A closer look revealed that researchers’ first impression in this case was wrong, however. Researchers now believe the attack was a financially-motivated criminal attack that uses what researchers refer to as “business e-mail compromise,” or BEC, he said.

“The threat actor first harvests victim credentials through straight-shot collection via keylogging malware, then it conducts reconnaissance of the people inside the target organization with whom the initial victim has contact,” Levilli said. “And then, in some cases, additional victims are directed to fake websites that resemble actual target organization pages where even more credentials are taken.”

In this way, once a threat actor succeeds in the compromise of dozens of target e-mail accounts, he or she can log into those email accounts, and–posing as the true owner of the account–change bank routing numbers and otherwise misdirect company funds to accounts under their control, he said.

Cloak and dagger?

To get to the bottom of the attack, researchers used some “malware archaeology,” discovering that the toolset in the Rosneft campaign had been used before to rip off users of the video game “Steam,” Levilli told us.
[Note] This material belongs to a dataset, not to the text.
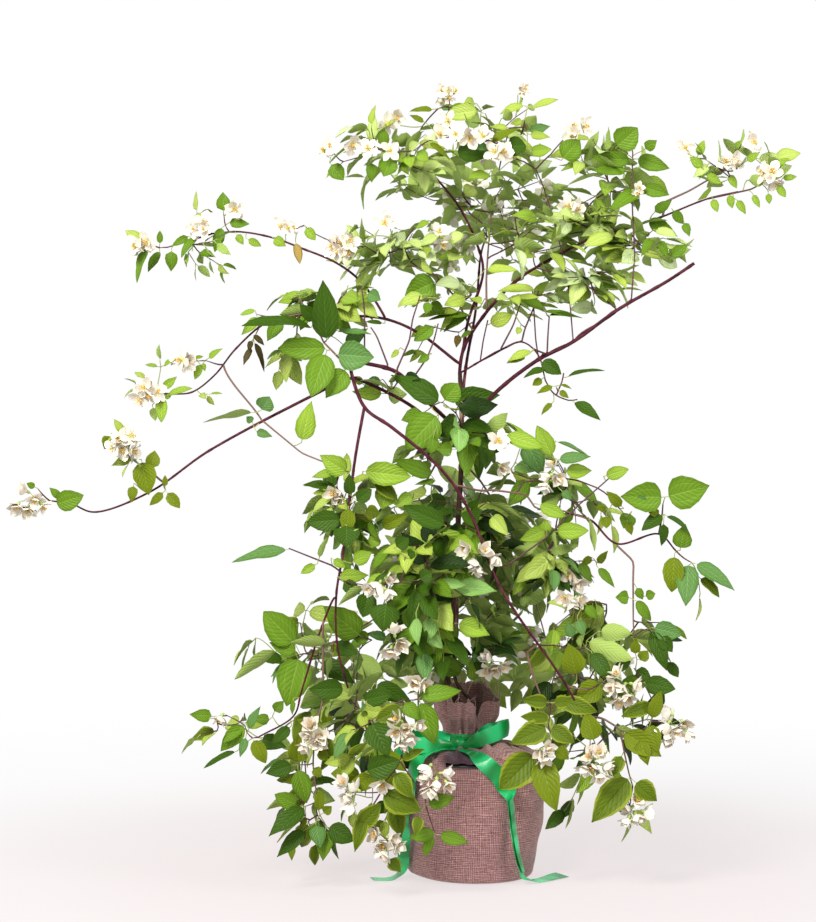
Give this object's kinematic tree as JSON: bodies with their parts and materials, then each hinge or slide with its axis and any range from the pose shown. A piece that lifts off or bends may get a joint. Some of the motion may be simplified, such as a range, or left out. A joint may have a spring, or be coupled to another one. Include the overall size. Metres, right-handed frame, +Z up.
{
  "type": "potted mock orange shrub",
  "caption": "Mock orange shrub in flower, with open arching stems, opposite leaves and white blossom sprays, in a round pot wrapped in tied burlap.",
  "frame": {"origin": "centre of the burlap sack's flat underside, on the surface that the plant stands on", "axes": "+Z up, +X to the side of the cut bough, -Y the side with the bow"},
  "size_m": [1.0474, 0.4556, 1.0686],
  "materials": {
    "leaf": "satin",
    "blossom": "matte",
    "bark": "matte",
    "young_bark": "satin",
    "burlap": "matte",
    "ribbon": "satin",
    "pot": "satin",
    "compost": "matte"
  },
  "bodies": {
    "root": {"crown_centre": "leaf", "crown_top_left": "leaf", "crown_top_middle": "leaf", "crown_top_right": "leaf", "crown_left_inner": "leaf", "crown_right_low": "leaf", "crown_back": "leaf", "right_spray": "leaf", "left_spray_top": "leaf", "left_spray_middle": "leaf", "left_spray_low": "leaf", "left_inner_leaves": "leaf", "hanging_spray": "leaf", "core_top": "leaf", "core_middle": "leaf", "core_low": "leaf", "core_back": "leaf", "core_front": "leaf", "left_middle": "leaf", "left_single_spray": "leaf", "left_lower": "leaf", "left_bottom_outer": "leaf", "left_bottom": "leaf", "front_bottom": "leaf", "back_left_low": "leaf", "back_right_low": "leaf", "right_middle": "leaf", "right_outer_top": "leaf", "right_outer_low": "leaf", "right_lower": "leaf", "right_bottom": "leaf", "left_flower_tip": "blossom", "main_stem": "bark", "second_stem": "bark", "cut_bough": "young_bark", "long_bough_outer": "young_bark", "weeping_bough": "young_bark", "drooping_bough": "young_bark", "fork_right": "young_bark", "fork_left": "young_bark", "long_bough_inner": "young_bark", "hairpin_bough": "young_bark", "left_arch_inner": "young_bark", "left_arch_outer": "young_bark", "left_top_bough": "young_bark", "right_tip_bough": "young_bark", "hanging_shoot": "young_bark", "right_outer_bough": "young_bark", "lower_left_bough": "young_bark", "back_bough": "young_bark", "sack": "burlap", "nursery_pot": "pot", "compost": "compost", "ribbon_band": "ribbon", "bow_knot": "ribbon", "bow_loop_right": "ribbon", "bow_loop_left": "ribbon", "ribbon_tail_right": "ribbon", "ribbon_tail_left": "ribbon"}
  },
  "joints": []
}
In fact, the threat actors had modified the tools only slightly to target “this different and decidedly bolder set of targets,” he said.

“Eventually, we were able to tie our analysis of the malware and infrastructure used here with research that had been published by Group-IB,” a company that claimed to have helped some of the victim organizations, Levilli said. This “helped provide the context of the BEC attack, and shed some light on the copy-cat websites,” he said.
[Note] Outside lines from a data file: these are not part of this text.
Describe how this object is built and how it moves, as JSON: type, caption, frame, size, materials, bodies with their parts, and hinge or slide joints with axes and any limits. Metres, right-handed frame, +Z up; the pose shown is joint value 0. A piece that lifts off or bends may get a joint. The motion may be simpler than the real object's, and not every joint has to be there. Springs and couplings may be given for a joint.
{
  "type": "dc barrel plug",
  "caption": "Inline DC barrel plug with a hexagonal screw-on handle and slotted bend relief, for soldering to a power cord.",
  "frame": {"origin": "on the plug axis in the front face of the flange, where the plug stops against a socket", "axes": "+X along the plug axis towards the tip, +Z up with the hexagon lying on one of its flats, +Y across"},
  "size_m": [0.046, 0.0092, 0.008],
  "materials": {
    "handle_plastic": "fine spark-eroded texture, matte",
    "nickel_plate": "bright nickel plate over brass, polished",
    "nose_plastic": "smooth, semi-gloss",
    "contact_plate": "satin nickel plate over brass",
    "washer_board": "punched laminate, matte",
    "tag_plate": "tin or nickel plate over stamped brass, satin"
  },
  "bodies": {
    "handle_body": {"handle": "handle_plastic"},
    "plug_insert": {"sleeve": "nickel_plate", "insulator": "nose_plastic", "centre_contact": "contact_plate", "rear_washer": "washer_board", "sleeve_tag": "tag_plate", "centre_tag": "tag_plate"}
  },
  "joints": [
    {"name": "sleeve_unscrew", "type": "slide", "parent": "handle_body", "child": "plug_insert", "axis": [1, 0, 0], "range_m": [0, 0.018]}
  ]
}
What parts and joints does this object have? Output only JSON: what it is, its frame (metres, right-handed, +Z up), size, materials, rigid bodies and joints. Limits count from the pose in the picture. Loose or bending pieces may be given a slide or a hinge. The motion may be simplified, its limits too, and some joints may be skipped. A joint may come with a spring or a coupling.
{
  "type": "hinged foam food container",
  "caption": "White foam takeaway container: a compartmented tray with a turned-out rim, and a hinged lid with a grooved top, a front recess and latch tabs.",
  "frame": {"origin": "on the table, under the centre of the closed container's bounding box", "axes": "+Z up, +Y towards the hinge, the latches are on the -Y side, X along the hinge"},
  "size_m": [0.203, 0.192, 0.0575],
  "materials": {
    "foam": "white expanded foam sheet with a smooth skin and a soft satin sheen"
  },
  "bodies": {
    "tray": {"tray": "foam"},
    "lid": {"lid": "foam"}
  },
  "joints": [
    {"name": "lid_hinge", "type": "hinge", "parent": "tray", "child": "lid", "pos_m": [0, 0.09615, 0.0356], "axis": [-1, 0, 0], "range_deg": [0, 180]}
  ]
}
“In this new context, it became clear that this was likely just a criminal enterprise and not an effort whose principal aim was state-sponsored espionage,” Levilli explained. “We now suspect that a criminal threat actor, likely based in Russia or Eastern Europe, is responsible for the attacks.”
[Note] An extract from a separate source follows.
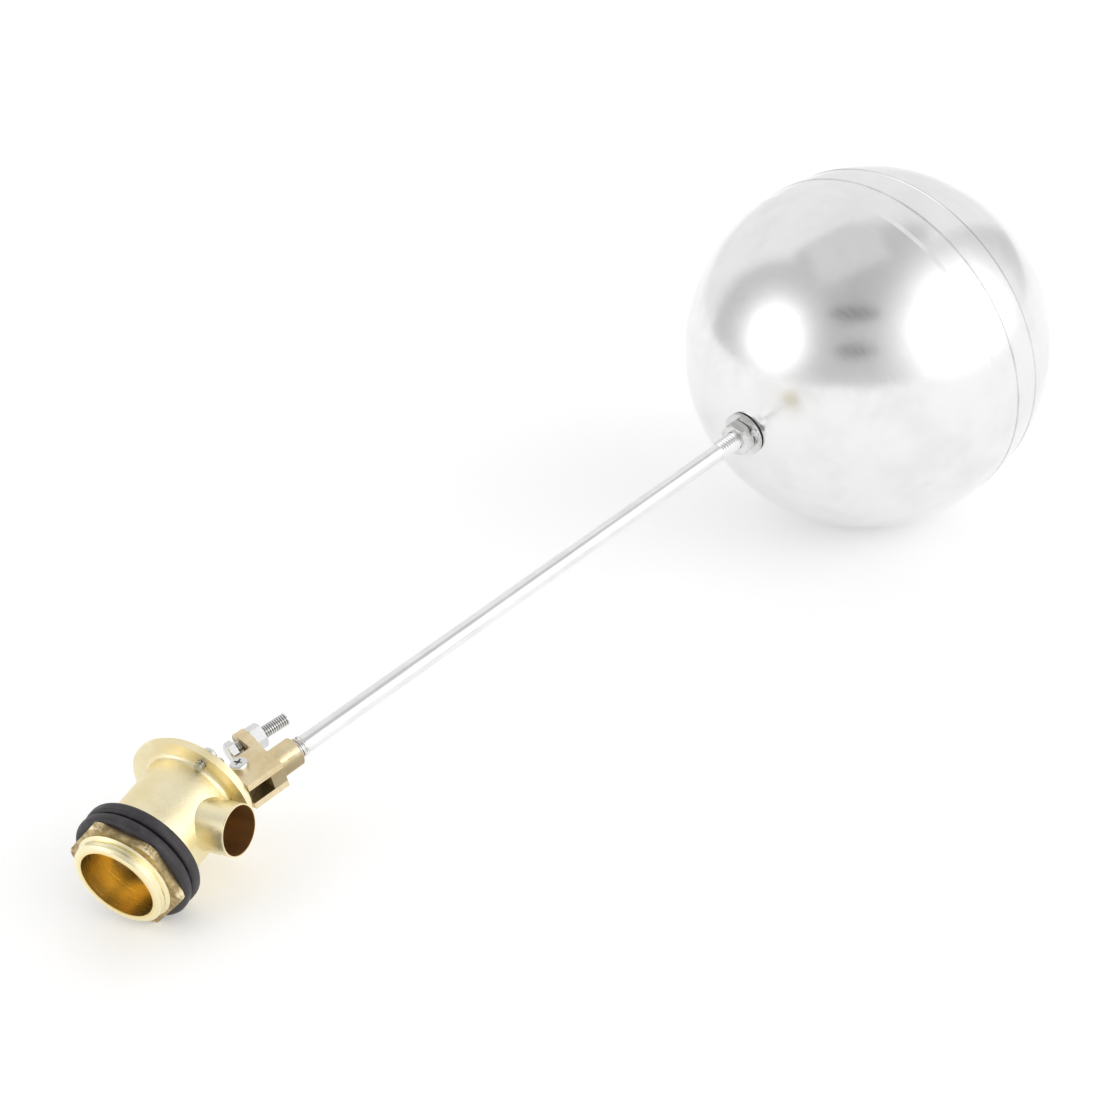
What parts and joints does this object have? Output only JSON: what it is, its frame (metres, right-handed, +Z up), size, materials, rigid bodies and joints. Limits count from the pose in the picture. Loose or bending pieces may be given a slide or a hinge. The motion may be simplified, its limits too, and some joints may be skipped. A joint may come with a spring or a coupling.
{
  "type": "float valve",
  "caption": "Brass float valve with threaded tank inlet, downward outlet spigot, fork lever, adjusting bolt, long stainless rod and hollow stainless ball float.",
  "frame": {"origin": "centre of the inlet mouth, on the body axis", "axes": "+X along the body axis from the inlet into the tank, +Z up as fitted, outlet pointing -Z, lever pivot along Y"},
  "size_m": [0.5133, 0.1794, 0.2798],
  "materials": {
    "cast_brass": "fine sand-cast skin, pale yellow",
    "tarnished_brass": "darkened brass with bright worn edges",
    "cover_brass": "turned brass",
    "lever_brass": "milled tan brass with fine saw marks",
    "black_rubber": "matt moulded rubber",
    "gasket_rubber": "smooth nitrile rubber",
    "bright_zinc": "bright zinc plate",
    "stainless_bar": "drawn bright stainless bar",
    "stainless_nut": "machined stainless",
    "weld_steel": "ground weld",
    "polished_steel": "buffed satin stainless sheet"
  },
  "bodies": {
    "body": {"valve_body": "cast_brass", "backnut": "tarnished_brass", "wall_washer_outer": "black_rubber", "wall_washer_inner": "black_rubber", "cover_gasket": "gasket_rubber", "cover": "cover_brass", "stem_o_ring": "gasket_rubber", "cover_screws": "bright_zinc"},
    "plunger": {"valve_stem": "stainless_bar", "disc_holder": "cover_brass", "valve_disc": "gasket_rubber", "disc_screw": "stainless_bar"},
    "arm": {"lever": "lever_brass", "pivot_screw": "bright_zinc", "pivot_nut": "bright_zinc", "adjusting_bolt": "bright_zinc", "adjusting_locknut": "bright_zinc", "float_rod": "stainless_bar", "rod_locknut": "stainless_nut", "float_boss": "stainless_nut", "float_test_plug": "weld_steel", "float_front_shell": "polished_steel", "float_rear_shell": "polished_steel", "float_weld": "weld_steel"}
  },
  "joints": [
    {"name": "lever_pivot", "type": "hinge", "parent": "body", "child": "arm", "pos_m": [0.06505, 0, -0.0166], "axis": [0, -1, 0], "range_deg": [0, 25.4]},
    {"name": "stem_slide", "type": "slide", "parent": "body", "child": "plunger", "axis": [-1, 0, 0], "range_m": [0, 0.0046]}
  ],
  "couplings": [
    {"joint": "stem_slide", "follows": "lever_pivot", "m_per_rad": 0.010376}
  ]
}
If this is indeed the case, why adopt the style of a state-sponsored or APT attack in the first place? Levilli said there are a couple of reasons. Firstly, targeted APT attacks are largely effective; thus, the cyber criminals also increase their chances of success in ripping off their victims.

Secondly, hiding behind what looks like a state-sponsored attack also could buy those really responsible time or hide them in plain sight, since security experts will initially search for a different type of bad actor once the attack is first discovered, he said.

“Their use challenges attempts at attribution by playing into the confirmation bias that network defenders and researchers may have when encountering the initial signs of attack,” Levilli said. The research into the Rosneft attacks is leading Cylance researchers to caution other security experts to be careful when jumping to conclusions about who’s responsible for similar types of attacks.